Thank you.
I'm Wendy Noss, with the Motion Picture Association-Canada. We are the voice of the major producers and distributors of movies, home entertainment, and television who are members of the MPAA. The studios we represent, including Disney, Paramount, Sony, Fox, Universal, and Warner Bros., are significant investors in the Canadian economy, supporting creators, talent and technical artists, and businesses large and small across the country.
We bring jobs and economic opportunity and create compelling entertainment in Canada that is enjoyed by audiences around the world. Last year, film and television producers spent over $8.3 billion in total in Canada and supported over 171,000 jobs. Over $3.75 billion of that total was generated by production projects from foreign producers, of which our American producers represented the vast majority.
From Suits to Star Trek, from X-Men in Montreal to Deadpool in Pitt Meadows, and from the inflatable green screen technology that created the Planet of the Apes to the lines of code used to simulate the flight of the Millennium Falcon, our studios support the development of talent and provide good middle-class jobs for tens of thousands of Canadians.
We appreciate the opportunity to appear before you, as the study before this committee is essential to both future creation in Canada and the innovative distribution models that deliver content to consumers on the device they want, at the time they want, and the way they want.

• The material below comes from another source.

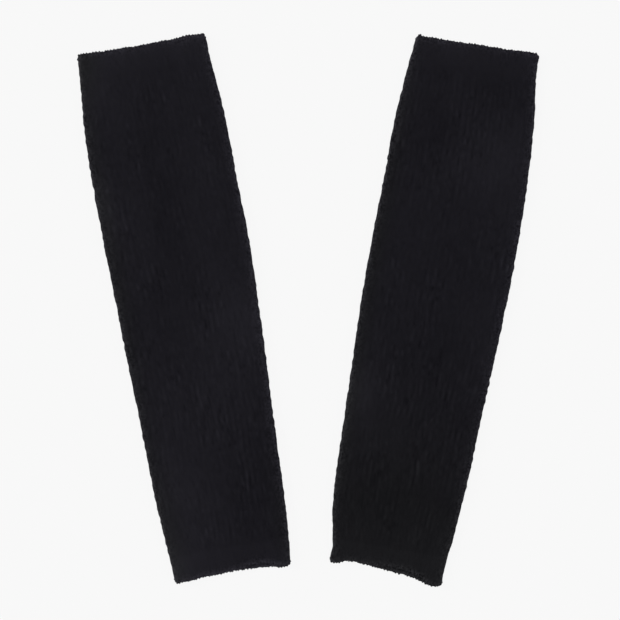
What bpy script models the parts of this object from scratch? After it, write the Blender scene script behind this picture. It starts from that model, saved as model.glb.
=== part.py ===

We have a range of concerns that touch upon fundamental copyright issues: the term of protection itself, as you've heard from many others, and the need for Canada to provide copyright owners with the same global standard that already exists in more than 90 countries. Given the limited time we have, our focus today is on a single priority: the need for modernizing the act to address the most significant threats of online piracy, including those that were not dominant at the last round of Copyright Act amendments.

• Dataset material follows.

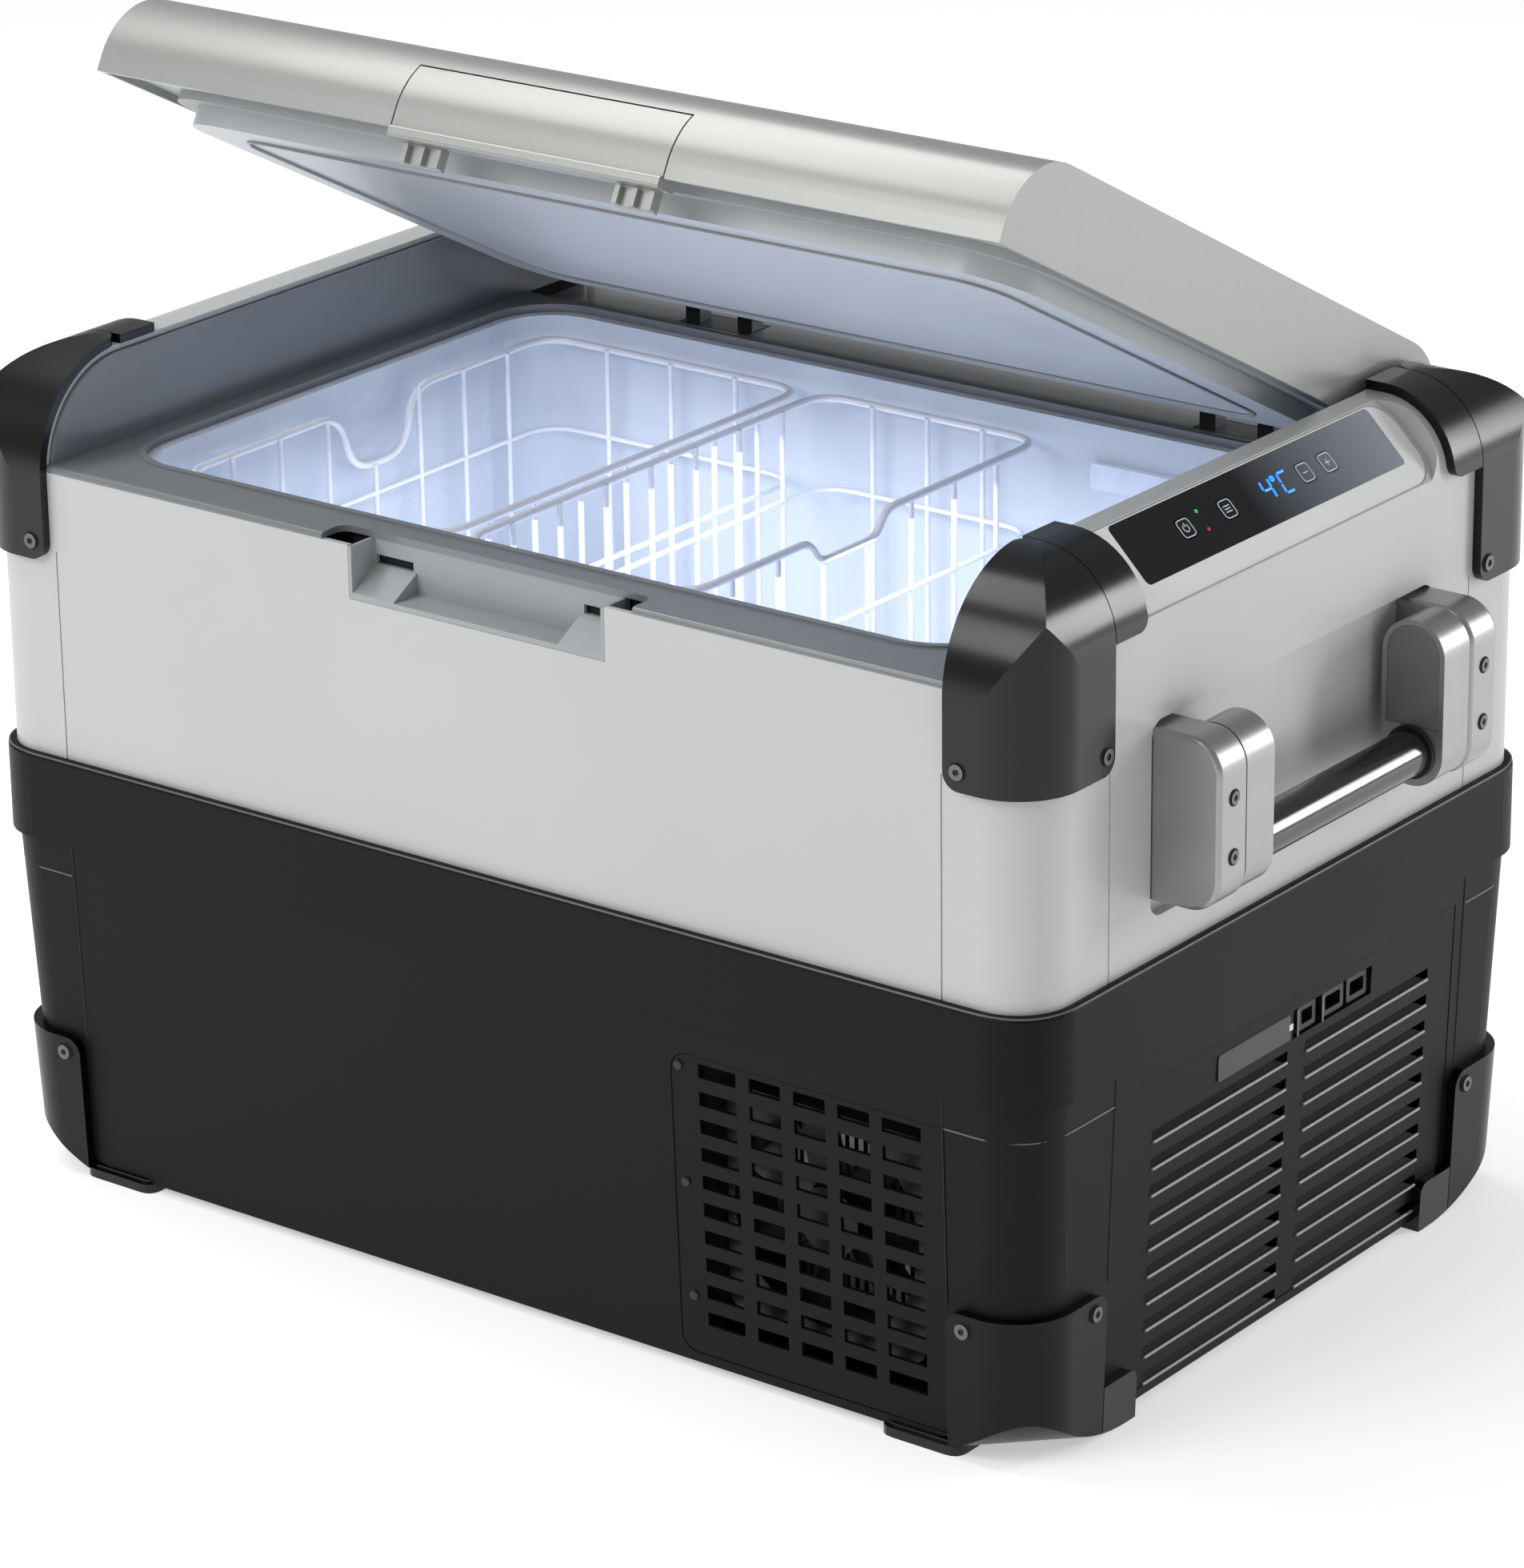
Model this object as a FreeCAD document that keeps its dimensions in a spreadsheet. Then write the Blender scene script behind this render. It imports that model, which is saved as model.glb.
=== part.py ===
"""Compressor cooler fridge with a hinged lid, a sprung lid latch and two swing handles.

Millimetres, +Z up. X runs along the casing towards the control-panel end, the front faces -Y,
and the origin is the centre of the footprint. The lid parts are drawn about the hinge axis.
"""
import FreeCAD, Part
import os
import re

doc = FreeCAD.newDocument("CoolerFridge")
sheet = doc.addObject("Spreadsheet::Sheet", "Dimensions")

DIMENSIONS = {
    # upper casing
    "case_half_x": 332.5, "case_half_y": 223, "corner_radius": 29, "skin": 3,
    "wall_top": 450, "front_top": 396, "ledge_top": 388, "cheek_x": 282.7, "cheek_thick": 2.3,
    "nose_radius": 57, "shoulder_radius": 38, "seam_x": 280, "seam_y": 161, "seam_width": 0.9,
    # belt band and lower casing
    "band_half_x": 337, "band_half_y": 227.5, "band_bottom": 192, "band_top": 240,
    "lower_half_x": 333, "lower_half_y": 223.5, "base_height": 5, "base_inset": 7,
    "foot_round": 50,
    # corner guards
    "guard_proud": 5, "guard_x": 284, "guard_y": 164, "guard_bottom": 349,
    "strip_y": 137, "strip_bottom": 412, "guard_gap": 0.7,
    "foot_x": 282, "foot_y": 161, "foot_top": 80, "toe_y": 132, "toe_top": 27,
    # opening, liner and insulation
    "opening_x": 268, "opening_front": -188, "opening_back": 158, "opening_radius": 38,
    "flange_top": 399.4, "bead_width": 4, "bead_top": 400.4, "back_step": 165,
    "well_x": 262, "well_front": -182, "well_back": 152, "liner_thick": 2.5,
    "well_floor": 45, "hump_x": 95, "hump_top": 262, "foam_gap": 2,
    "bay_x": 128, "bay_top": 226, "bay_half_y": 205,
    # lid, measured from the hinge axis
    "hinge_y": 200, "hinge_height": 410, "lid_angle": 27.7,
    "lid_half_x": 279, "lid_front": -420, "lid_rear": 12, "lid_bottom": -8, "lid_top": 40,
    "lid_front_radius": 40, "lid_rear_radius": 44, "lid_skin": 3,
    "plug_x": 260, "plug_front": -380, "plug_rear": -52, "plug_bottom": -19, "plug_skin": 2.5,
    "gasket_width": 10,
    "hinge_x": 170, "hinge_width": 46, "hinge_pin_radius": 3,
    # latch flap and its keeper in the casing
    "flap_half_x": 84, "flap_top": 25.6, "flap_thick": 5, "flap_gap": 0.9,
    "latch_pin_y": -407.5, "latch_pin_z": 22, "latch_pin_radius": 1.5,
    "hook_x": 66, "hook_width": 24, "hook_low": -24,
    "lip_drop": 5, "frame_gap_x": 98,
    "recess_x": 81, "recess_depth": 21, "recess_low": 368, "finger_x": 52, "ramp_rise": 14,
    # swing handles
    "handle_out": 371, "handle_low": 270.5, "handle_high": 358.5, "handle_radius": 18,
    "arm_y": 77, "arm_width": 23.8, "block_y": 101.4, "block_end": 125.3,
    "arm_back": 334, "arm_front": 370, "pivot_x": 352, "pivot_z": 340, "bar_z": 289,
    "bar_radius": 12, "pivot_radius": 4, "running_gap": 0.05,
    # screw heads; foot_lean is how far the sloping lower guard stands back at their height
    "screw_x": 292.5, "screw_y": 171, "screw_high": 359, "screw_low": 71.5, "screw_radius": 4,
    "screw_head": 1.2, "foot_lean": 4.35, "block_screw_low": 298, "block_screw_high": 328,
    "block_screw_radius": 3.4, "block_screw_head": 0.9,
    "pocket_y": 126, "pocket_low": 261, "pocket_high": 361, "pocket_depth": 6,
    # control panel on the sloped shoulder of the right-hand end wall
    "facet_x": 314.7, "facet_z": 432.2, "facet_half": 25.2, "facet_front": -139, "facet_back": 132,
    "facet_rim": 1,
    "glass_low": -23.2, "glass_high": 11.3, "glass_y": 114.5, "glass_thick": 1.6,
    "key_line": -6.5, "key_size": 11, "key_gap": 0.4,
    # vents
    "grille_low_x": 116, "grille_high_x": 281, "grille_low": 10, "grille_high": 174,
    "grille_slot_low": 27, "grille_pitch": 15.1, "grille_slot_height": 7.6,
    "vent_front": -153, "vent_back": 158, "vent_low": 10, "vent_high": 176,
    "vent_slot_low": 11, "vent_pitch": 14.6, "vent_slot_height": 6, "panel_thick": 2.5,
    # baskets
    "basket_front": -160, "basket_back": 146, "basket_top": 386, "basket_wall": 3,
    # machine bay
    "can_x": 258, "can_y": 120, "can_radius": 56, "can_height": 128, "can_low": 34, "can_round": 30,
    "fan_x": 198, "fan_z": 96, "fan_front": -206, "fan_depth": 25, "fan_half": 60, "fan_bore": 56,
    "core_low_x": 140, "core_front": -176, "core_depth": 42, "core_low": 38, "core_size": 116,
    "drier_x": 160, "drier_y": -60, "drier_low": 60, "drier_length": 70, "pipe_radius": 3,
}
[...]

You've already heard from others about the research that quantifies the piracy problem. While measurements of different aspects may vary, the one constant is that piracy causes loss to legitimate businesses and is a threat to the Canadians whose livelihoods depend upon a healthy film and television industry.
We propose two primary amendments.
First, allow rights holders to obtain injunctive relief against online intermediary service providers. Internet intermediaries that facilitate access to illegal content are best placed to reduce the harm caused by online piracy.

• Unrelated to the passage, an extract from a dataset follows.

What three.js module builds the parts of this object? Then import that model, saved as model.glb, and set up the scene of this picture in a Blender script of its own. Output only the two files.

This principle has been long recognized throughout Europe, where article 8.3 of the EU copyright directive has provided the foundation for copyright owners to obtain injunctive relief against intermediaries whose services are used by third parties to infringe copyright. Building upon precedents that already exist in Canada in the physical world, the act should be amended to expressly allow copyright owners to obtain injunctions, including site-blocking and de-indexing orders, against intermediaries whose services are used to infringe copyright.
This recommendation is supported by an overwhelming consensus on the need for site-blocking from the broadest range of Canadian stakeholders—French and English, and, notably, even ISPs themselves. Moreover, there is now more than a decade of experience in over 40 countries around the world that demonstrates site-blocking is a significant, proven, and effective tool to reduce online piracy.
Second, narrow the scope of the safe harbour provisions. The Copyright Act contains safe harbour provisions that shield intermediary service providers from liability, even when those intermediaries knowingly have their systems used for infringing purposes.
In every other sector of the economy, the public rightfully expects companies to behave responsibly and to undertake reasonable efforts to prevent foreseeable harms associated with their products and services. For two decades, the Internet has lived under a different set of rules and expectations, stemming largely from immunities and safe harbours put in place when the Internet was in its infancy and looked nothing like it does today.
The act should therefore be amended in a manner consistent with the European Union to ensure that safe harbours only apply where the service provider is acting in a passive or neutral manner, and that overly broad exceptions do not shield intermediaries when they have knowledge that their systems are being used for infringing purposes but take no steps to stop it. While there is no single solution to piracy, there is a new public dialogue about restoring accountability on the Internet, and in Canada there is a need for modern, common-sense policy solutions in line with proven international best practices.
We are grateful for the work of the committee in your consideration of these important issues and would be pleased to address your questions.